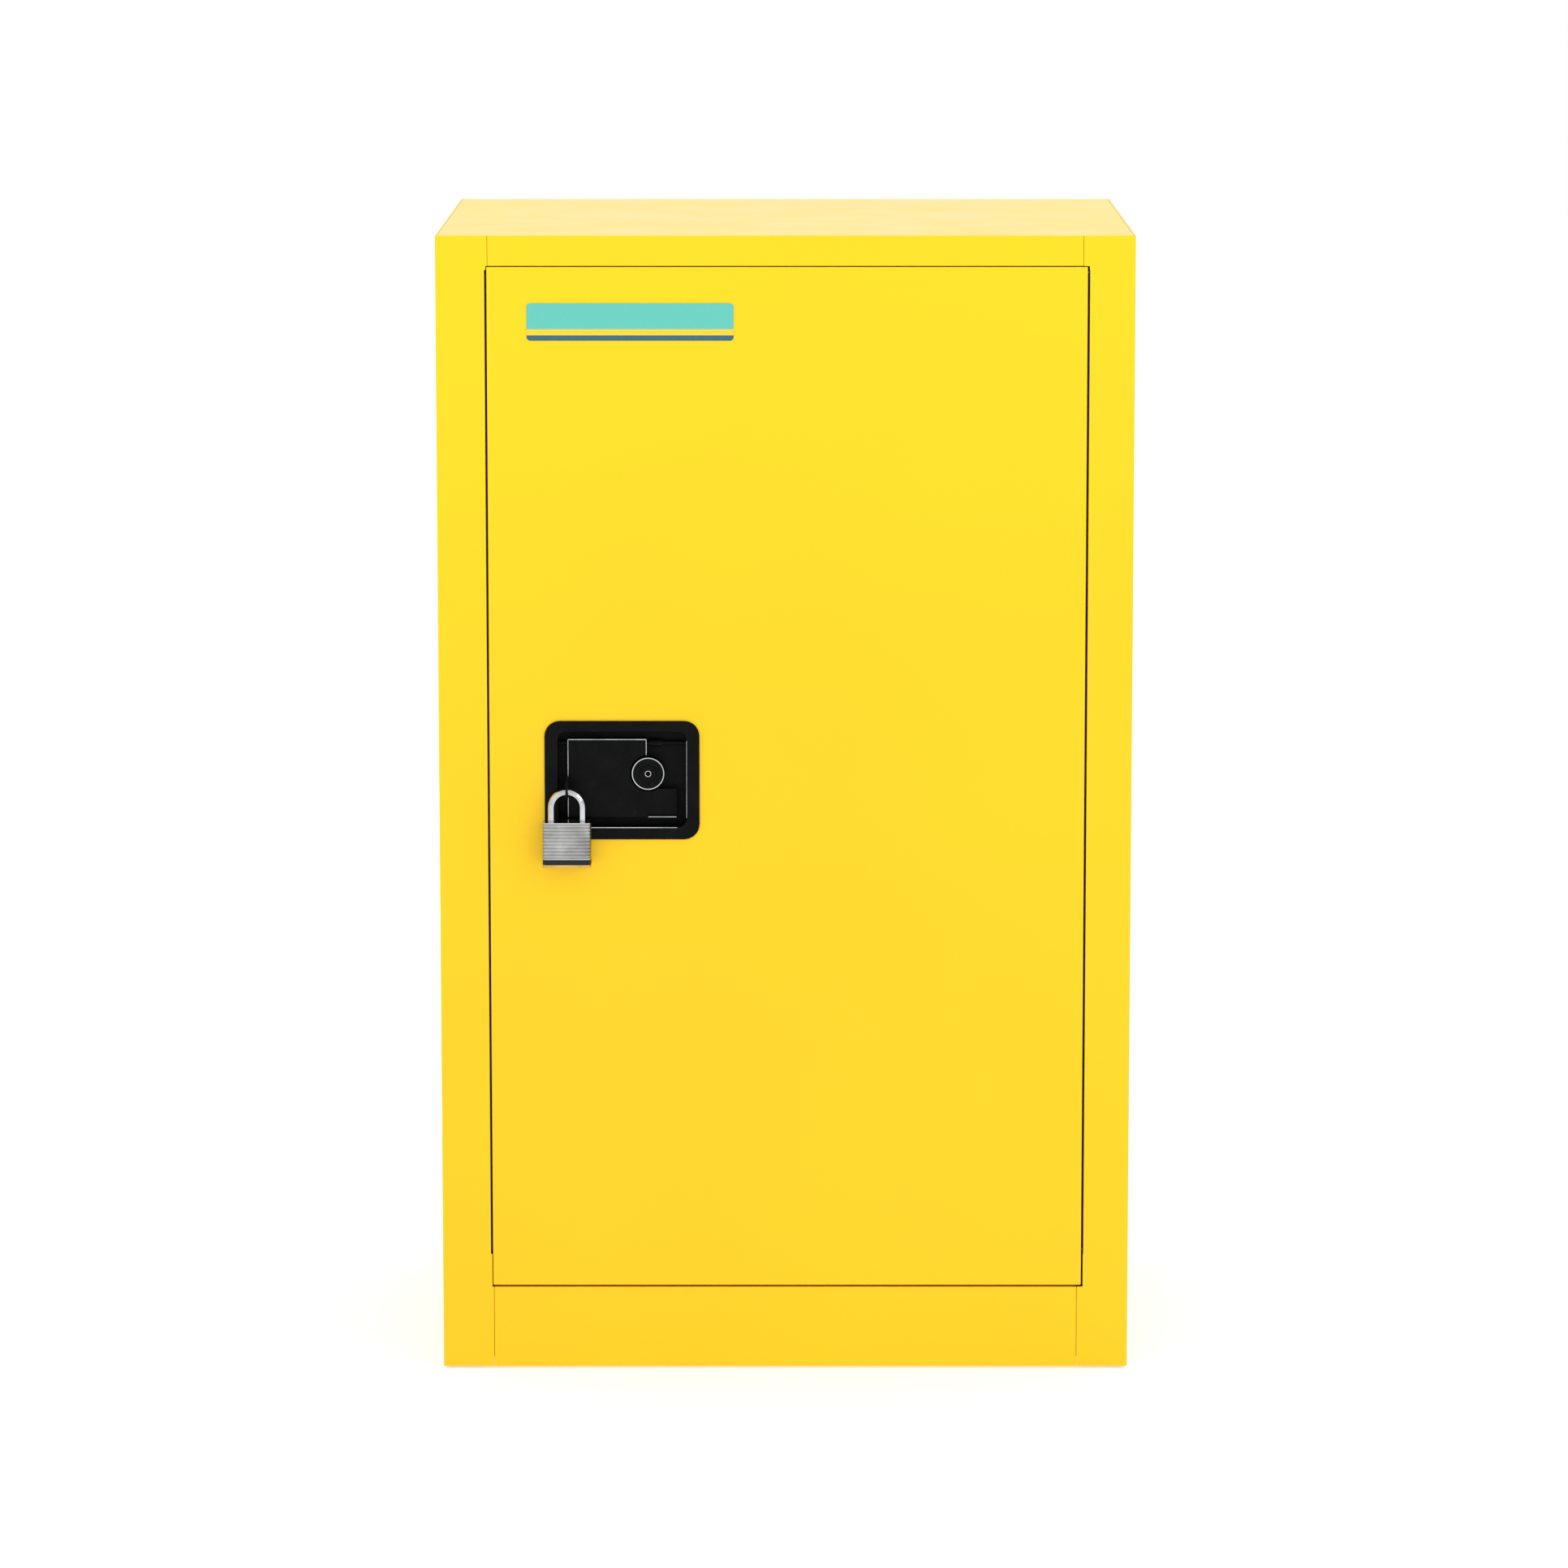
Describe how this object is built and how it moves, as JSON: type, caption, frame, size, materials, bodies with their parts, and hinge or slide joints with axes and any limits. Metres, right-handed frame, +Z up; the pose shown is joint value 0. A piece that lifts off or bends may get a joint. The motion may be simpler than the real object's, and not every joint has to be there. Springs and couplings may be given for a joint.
{
  "type": "flammable storage cabinet",
  "caption": "Upright yellow double-wall steel cabinet with one inset hinged door, a flush paddle handle with key lock and a hanging padlock, a shelf and a sump.",
  "frame": {"origin": "on the floor under the middle of the whole object's box", "axes": "+Z up, the door faces -Y, +X to the viewer's right"},
  "size_m": [0.59, 0.4976, 0.978],
  "materials": {
    "yellow_enamel": "powder coat, gloss",
    "black_enamel": "satin black",
    "galvanised_steel": "galvanised",
    "polished_chrome": "polished",
    "laminated_steel": "laminated, brushed",
    "brass_fitting": "machined",
    "teal_label": "printed film",
    "black_plastic": "moulded"
  },
  "bodies": {
    "cabinet": {"left_side_panel": "yellow_enamel", "right_side_panel": "yellow_enamel", "top_panel": "yellow_enamel", "plinth_panel": "yellow_enamel", "back_panel": "yellow_enamel", "base_panel": "yellow_enamel", "left_liner": "yellow_enamel", "right_liner": "yellow_enamel", "top_liner": "yellow_enamel", "back_liner": "yellow_enamel", "sump_tray": "yellow_enamel", "left_shelf_bracket": "galvanised_steel", "right_shelf_bracket": "galvanised_steel", "side_strike": "galvanised_steel", "top_strike": "galvanised_steel", "bottom_strike": "galvanised_steel", "lower_vent_tube": "yellow_enamel", "upper_vent_tube": "yellow_enamel", "lower_flame_arrester": "galvanised_steel", "upper_flame_arrester": "galvanised_steel", "ground_stud": "brass_fitting", "ground_washer": "galvanised_steel", "ground_nut": "brass_fitting", "hinge_frame_leaf": "yellow_enamel", "hinge_pin": "galvanised_steel"},
    "door": {"door_skin": "yellow_enamel", "door_inner_pan": "yellow_enamel", "hinge_door_leaf": "yellow_enamel", "latch_cover": "yellow_enamel", "cover_screw_left": "galvanised_steel", "cover_screw_right": "galvanised_steel", "label_plate": "teal_label", "handle_dish": "black_enamel", "paddle_pin": "black_enamel", "paddle_spring": "black_enamel", "lock_housing": "black_enamel", "latch_plate": "galvanised_steel", "cam_pivot": "galvanised_steel", "top_rod_guide": "galvanised_steel", "bottom_rod_guide": "galvanised_steel"},
    "paddle": {"paddle": "black_enamel"},
    "lock_plug": {"lock_plug": "black_enamel"},
    "latch_cam": {"latch_cam": "galvanised_steel"},
    "side_bolt": {"side_bolt": "galvanised_steel"},
    "top_rod": {"top_rod": "galvanised_steel"},
    "bottom_rod": {"bottom_rod": "galvanised_steel"},
    "padlock_shackle": {"padlock_shackle": "polished_chrome"},
    "padlock_case": {"padlock_case": "laminated_steel"},
    "padlock_plug": {"padlock_plug": "brass_fitting"},
    "shelf": {"shelf": "galvanised_steel"},
    "lower_vent_cap": {"lower_vent_cap": "black_plastic"},
    "upper_vent_cap": {"upper_vent_cap": "black_plastic"},
    "levelling_foot_front_left": {"levelling_foot_front_left": "galvanised_steel"},
    "levelling_foot_front_right": {"levelling_foot_front_right": "galvanised_steel"},
    "levelling_foot_rear_left": {"levelling_foot_rear_left": "galvanised_steel"},
    "levelling_foot_rear_right": {"levelling_foot_rear_right": "galvanised_steel"}
  },
  "joints": [
    {"name": "door_swing", "type": "hinge", "parent": "cabinet", "child": "door", "pos_m": [0.2513, -0.22185, 0.5], "axis": [0, 0, 1], "range_deg": [0, 105]},
    {"name": "paddle_pull", "type": "hinge", "parent": "door", "child": "paddle", "pos_m": [-0.15, -0.21325, 0.5447], "axis": [-1, 0, 0], "range_deg": [0, 40], "stiffness_Nm_per_rad": 0.5, "springref_deg": -20.05},
    {"name": "cam_turn", "type": "hinge", "parent": "door", "child": "latch_cam", "pos_m": [-0.155, -0.20325, 0.5215], "axis": [0, 1, 0], "range_deg": [0, 40]},
    {"name": "side_bolt_slide", "type": "slide", "parent": "door", "child": "side_bolt", "axis": [1, 0, 0], "range_m": [0, 0.01158]},
    {"name": "top_rod_slide", "type": "slide", "parent": "door", "child": "top_rod", "axis": [0, 0, -1], "range_m": [0, 0.01158]},
    {"name": "bottom_rod_slide", "type": "slide", "parent": "door", "child": "bottom_rod", "axis": [0, 0, 1], "range_m": [0, 0.01158]},
    {"name": "lock_turn", "type": "hinge", "parent": "door", "child": "lock_plug", "pos_m": [-0.1171, -0.22225, 0.5194], "axis": [0, 1, 0], "range_deg": [0, 90]},
    {"name": "padlock_swing", "type": "hinge", "parent": "paddle", "child": "padlock_shackle", "pos_m": [-0.1859, -0.23875, 0.5063], "axis": [1, 0, 0], "range_deg": [-100, 1.5]},
    {"name": "padlock_open", "type": "slide", "parent": "padlock_shackle", "child": "padlock_case", "axis": [0, 0, -1], "range_m": [0, 0.01]},
    {"name": "padlock_key_turn", "type": "hinge", "parent": "padlock_case", "child": "padlock_plug", "pos_m": [-0.1859, -0.23875, 0.4425], "axis": [0, 0, 1], "range_deg": [0, 90]},
    {"name": "shelf_lift", "type": "slide", "parent": "cabinet", "child": "shelf", "axis": [0, 0, 1], "range_m": [0, 0.05]},
    {"name": "lower_vent_cap_pull", "type": "slide", "parent": "cabinet", "child": "lower_vent_cap", "axis": [0, 1, 0], "range_m": [0, 0.03]},
    {"name": "upper_vent_cap_pull", "type": "slide", "parent": "cabinet", "child": "upper_vent_cap", "axis": [0, 1, 0], "range_m": [0, 0.03]},
    {"name": "levelling_foot_front_left_screw", "type": "slide", "parent": "cabinet", "child": "levelling_foot_front_left", "axis": [0, 0, -1], "range_m": [0, 0.02]},
    {"name": "levelling_foot_front_right_screw", "type": "slide", "parent": "cabinet", "child": "levelling_foot_front_right", "axis": [0, 0, -1], "range_m": [0, 0.02]},
    {"name": "levelling_foot_rear_left_screw", "type": "slide", "parent": "cabinet", "child": "levelling_foot_rear_left", "axis": [0, 0, -1], "range_m": [0, 0.02]},
    {"name": "levelling_foot_rear_right_screw", "type": "slide", "parent": "cabinet", "child": "levelling_foot_rear_right", "axis": [0, 0, -1], "range_m": [0, 0.02]}
  ],
  "couplings": [
    {"joint": "cam_turn", "follows": "paddle_pull", "ratio": 1},
    {"joint": "side_bolt_slide", "follows": "paddle_pull", "m_per_rad": 0.016573},
    {"joint": "top_rod_slide", "follows": "paddle_pull", "m_per_rad": 0.016573},
    {"joint": "bottom_rod_slide", "follows": "paddle_pull", "m_per_rad": 0.016573}
  ]
}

= = = = =

● **Instructions for the task**
Your task is to print the whole listing again exactly.

● **Solution to this problem**
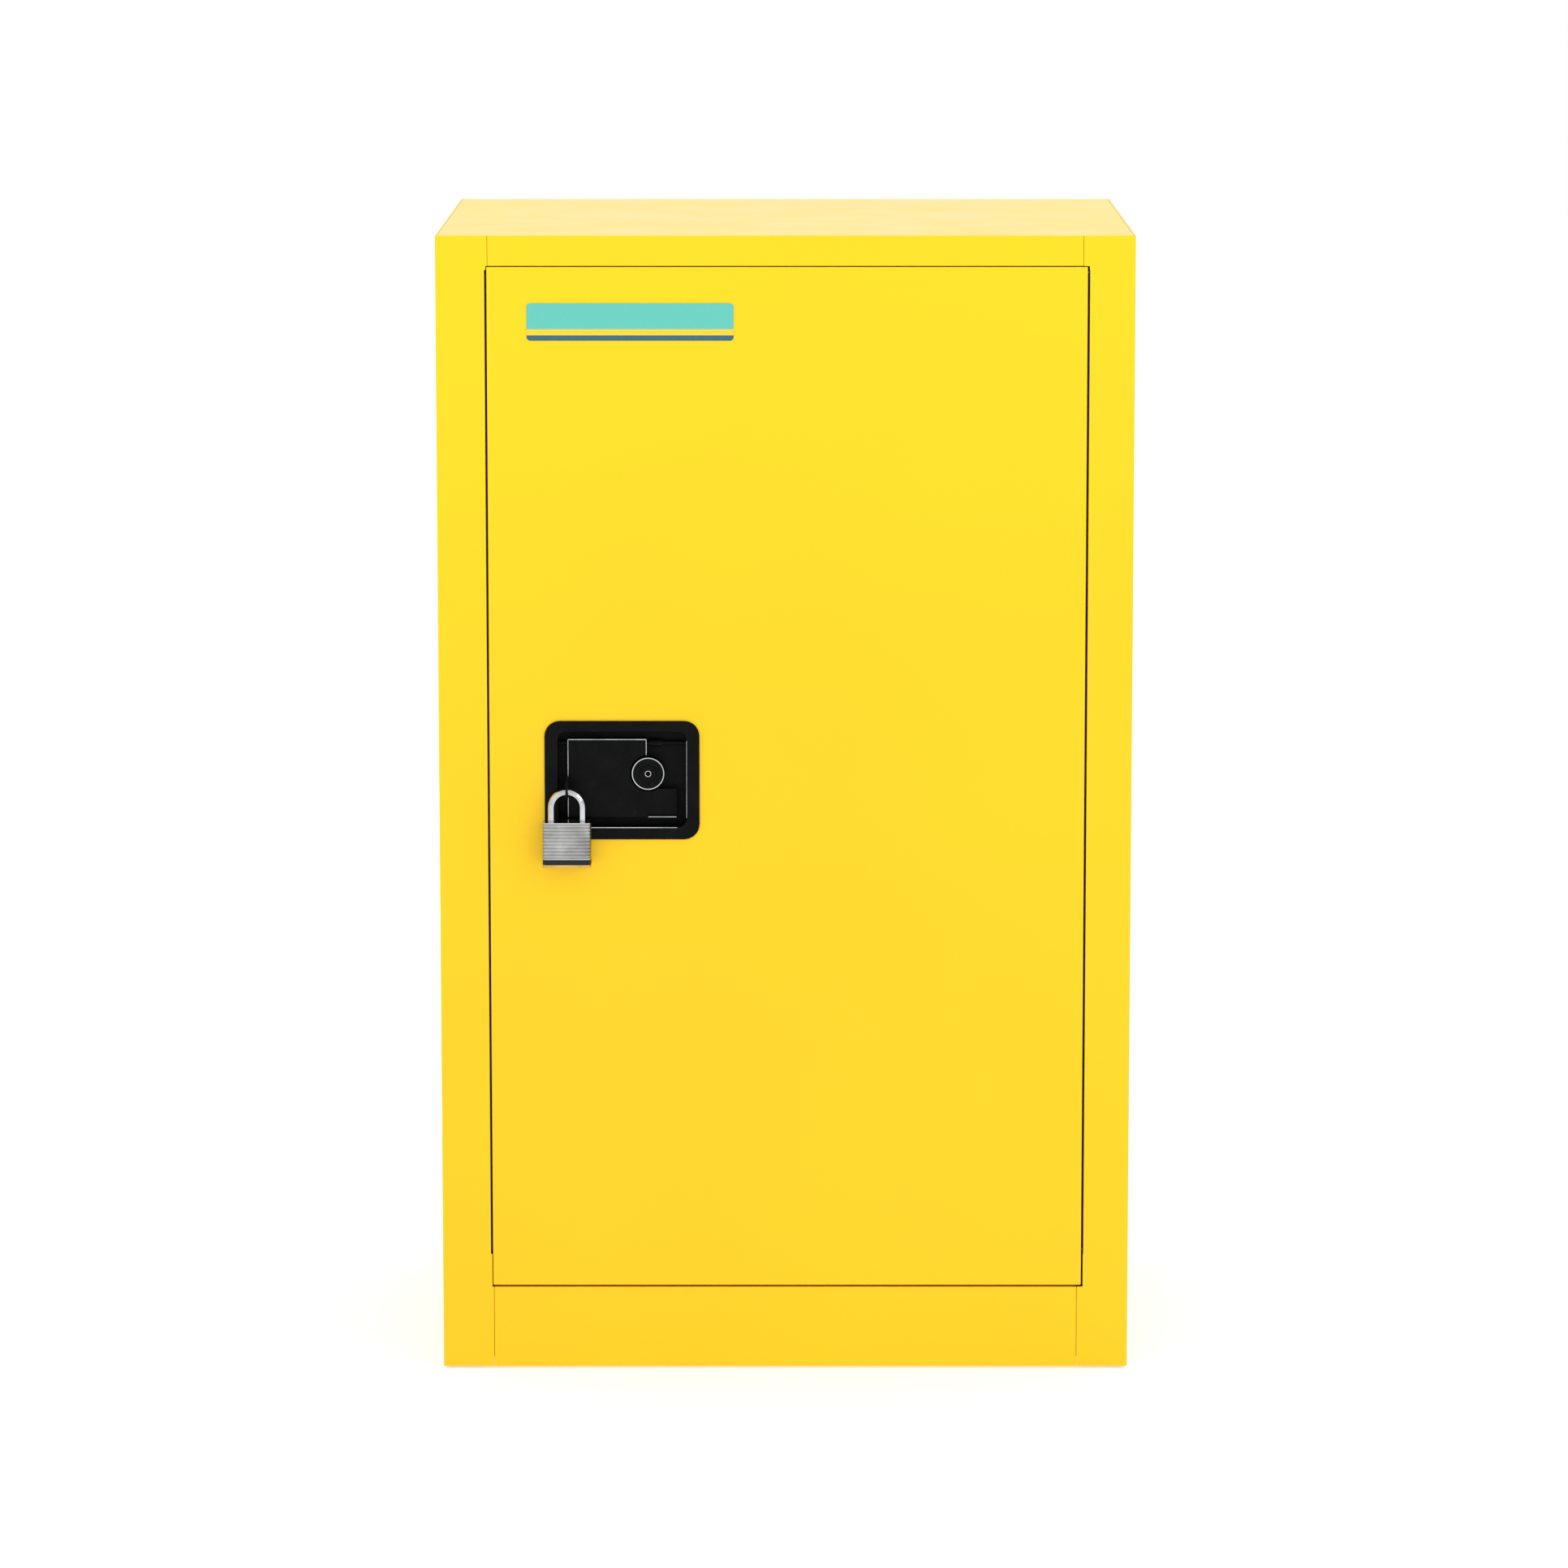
Describe how this object is built and how it moves, as JSON: type, caption, frame, size, materials, bodies with their parts, and hinge or slide joints with axes and any limits. Metres, right-handed frame, +Z up; the pose shown is joint value 0. A piece that lifts off or bends may get a joint. The motion may be simpler than the real object's, and not every joint has to be there. Springs and couplings may be given for a joint.
{
  "type": "flammable storage cabinet",
  "caption": "Upright yellow double-wall steel cabinet with one inset hinged door, a flush paddle handle with key lock and a hanging padlock, a shelf and a sump.",
  "frame": {"origin": "on the floor under the middle of the whole object's box", "axes": "+Z up, the door faces -Y, +X to the viewer's right"},
  "size_m": [0.59, 0.4976, 0.978],
  "materials": {
    "yellow_enamel": "powder coat, gloss",
    "black_enamel": "satin black",
    "galvanised_steel": "galvanised",
    "polished_chrome": "polished",
    "laminated_steel": "laminated, brushed",
    "brass_fitting": "machined",
    "teal_label": "printed film",
    "black_plastic": "moulded"
  },
  "bodies": {
    "cabinet": {"left_side_panel": "yellow_enamel", "right_side_panel": "yellow_enamel", "top_panel": "yellow_enamel", "plinth_panel": "yellow_enamel", "back_panel": "yellow_enamel", "base_panel": "yellow_enamel", "left_liner": "yellow_enamel", "right_liner": "yellow_enamel", "top_liner": "yellow_enamel", "back_liner": "yellow_enamel", "sump_tray": "yellow_enamel", "left_shelf_bracket": "galvanised_steel", "right_shelf_bracket": "galvanised_steel", "side_strike": "galvanised_steel", "top_strike": "galvanised_steel", "bottom_strike": "galvanised_steel", "lower_vent_tube": "yellow_enamel", "upper_vent_tube": "yellow_enamel", "lower_flame_arrester": "galvanised_steel", "upper_flame_arrester": "galvanised_steel", "ground_stud": "brass_fitting", "ground_washer": "galvanised_steel", "ground_nut": "brass_fitting", "hinge_frame_leaf": "yellow_enamel", "hinge_pin": "galvanised_steel"},
    "door": {"door_skin": "yellow_enamel", "door_inner_pan": "yellow_enamel", "hinge_door_leaf": "yellow_enamel", "latch_cover": "yellow_enamel", "cover_screw_left": "galvanised_steel", "cover_screw_right": "galvanised_steel", "label_plate": "teal_label", "handle_dish": "black_enamel", "paddle_pin": "black_enamel", "paddle_spring": "black_enamel", "lock_housing": "black_enamel", "latch_plate": "galvanised_steel", "cam_pivot": "galvanised_steel", "top_rod_guide": "galvanised_steel", "bottom_rod_guide": "galvanised_steel"},
    "paddle": {"paddle": "black_enamel"},
    "lock_plug": {"lock_plug": "black_enamel"},
    "latch_cam": {"latch_cam": "galvanised_steel"},
    "side_bolt": {"side_bolt": "galvanised_steel"},
    "top_rod": {"top_rod": "galvanised_steel"},
    "bottom_rod": {"bottom_rod": "galvanised_steel"},
    "padlock_shackle": {"padlock_shackle": "polished_chrome"},
    "padlock_case": {"padlock_case": "laminated_steel"},
    "padlock_plug": {"padlock_plug": "brass_fitting"},
    "shelf": {"shelf": "galvanised_steel"},
    "lower_vent_cap": {"lower_vent_cap": "black_plastic"},
    "upper_vent_cap": {"upper_vent_cap": "black_plastic"},
    "levelling_foot_front_left": {"levelling_foot_front_left": "galvanised_steel"},
    "levelling_foot_front_right": {"levelling_foot_front_right": "galvanised_steel"},
    "levelling_foot_rear_left": {"levelling_foot_rear_left": "galvanised_steel"},
    "levelling_foot_rear_right": {"levelling_foot_rear_right": "galvanised_steel"}
  },
  "joints": [
    {"name": "door_swing", "type": "hinge", "parent": "cabinet", "child": "door", "pos_m": [0.2513, -0.22185, 0.5], "axis": [0, 0, 1], "range_deg": [0, 105]},
    {"name": "paddle_pull", "type": "hinge", "parent": "door", "child": "paddle", "pos_m": [-0.15, -0.21325, 0.5447], "axis": [-1, 0, 0], "range_deg": [0, 40], "stiffness_Nm_per_rad": 0.5, "springref_deg": -20.05},
    {"name": "cam_turn", "type": "hinge", "parent": "door", "child": "latch_cam", "pos_m": [-0.155, -0.20325, 0.5215], "axis": [0, 1, 0], "range_deg": [0, 40]},
    {"name": "side_bolt_slide", "type": "slide", "parent": "door", "child": "side_bolt", "axis": [1, 0, 0], "range_m": [0, 0.01158]},
    {"name": "top_rod_slide", "type": "slide", "parent": "door", "child": "top_rod", "axis": [0, 0, -1], "range_m": [0, 0.01158]},
    {"name": "bottom_rod_slide", "type": "slide", "parent": "door", "child": "bottom_rod", "axis": [0, 0, 1], "range_m": [0, 0.01158]},
    {"name": "lock_turn", "type": "hinge", "parent": "door", "child": "lock_plug", "pos_m": [-0.1171, -0.22225, 0.5194], "axis": [0, 1, 0], "range_deg": [0, 90]},
    {"name": "padlock_swing", "type": "hinge", "parent": "paddle", "child": "padlock_shackle", "pos_m": [-0.1859, -0.23875, 0.5063], "axis": [1, 0, 0], "range_deg": [-100, 1.5]},
    {"name": "padlock_open", "type": "slide", "parent": "padlock_shackle", "child": "padlock_case", "axis": [0, 0, -1], "range_m": [0, 0.01]},
    {"name": "padlock_key_turn", "type": "hinge", "parent": "padlock_case", "child": "padlock_plug", "pos_m": [-0.1859, -0.23875, 0.4425], "axis": [0, 0, 1], "range_deg": [0, 90]},
    {"name": "shelf_lift", "type": "slide", "parent": "cabinet", "child": "shelf", "axis": [0, 0, 1], "range_m": [0, 0.05]},
    {"name": "lower_vent_cap_pull", "type": "slide", "parent": "cabinet", "child": "lower_vent_cap", "axis": [0, 1, 0], "range_m": [0, 0.03]},
    {"name": "upper_vent_cap_pull", "type": "slide", "parent": "cabinet", "child": "upper_vent_cap", "axis": [0, 1, 0], "range_m": [0, 0.03]},
    {"name": "levelling_foot_front_left_screw", "type": "slide", "parent": "cabinet", "child": "levelling_foot_front_left", "axis": [0, 0, -1], "range_m": [0, 0.02]},
    {"name": "levelling_foot_front_right_screw", "type": "slide", "parent": "cabinet", "child": "levelling_foot_front_right", "axis": [0, 0, -1], "range_m": [0, 0.02]},
    {"name": "levelling_foot_rear_left_screw", "type": "slide", "parent": "cabinet", "child": "levelling_foot_rear_left", "axis": [0, 0, -1], "range_m": [0, 0.02]},
    {"name": "levelling_foot_rear_right_screw", "type": "slide", "parent": "cabinet", "child": "levelling_foot_rear_right", "axis": [0, 0, -1], "range_m": [0, 0.02]}
  ],
  "couplings": [
    {"joint": "cam_turn", "follows": "paddle_pull", "ratio": 1},
    {"joint": "side_bolt_slide", "follows": "paddle_pull", "m_per_rad": 0.016573},
    {"joint": "top_rod_slide", "follows": "paddle_pull", "m_per_rad": 0.016573},
    {"joint": "bottom_rod_slide", "follows": "paddle_pull", "m_per_rad": 0.016573}
  ]
}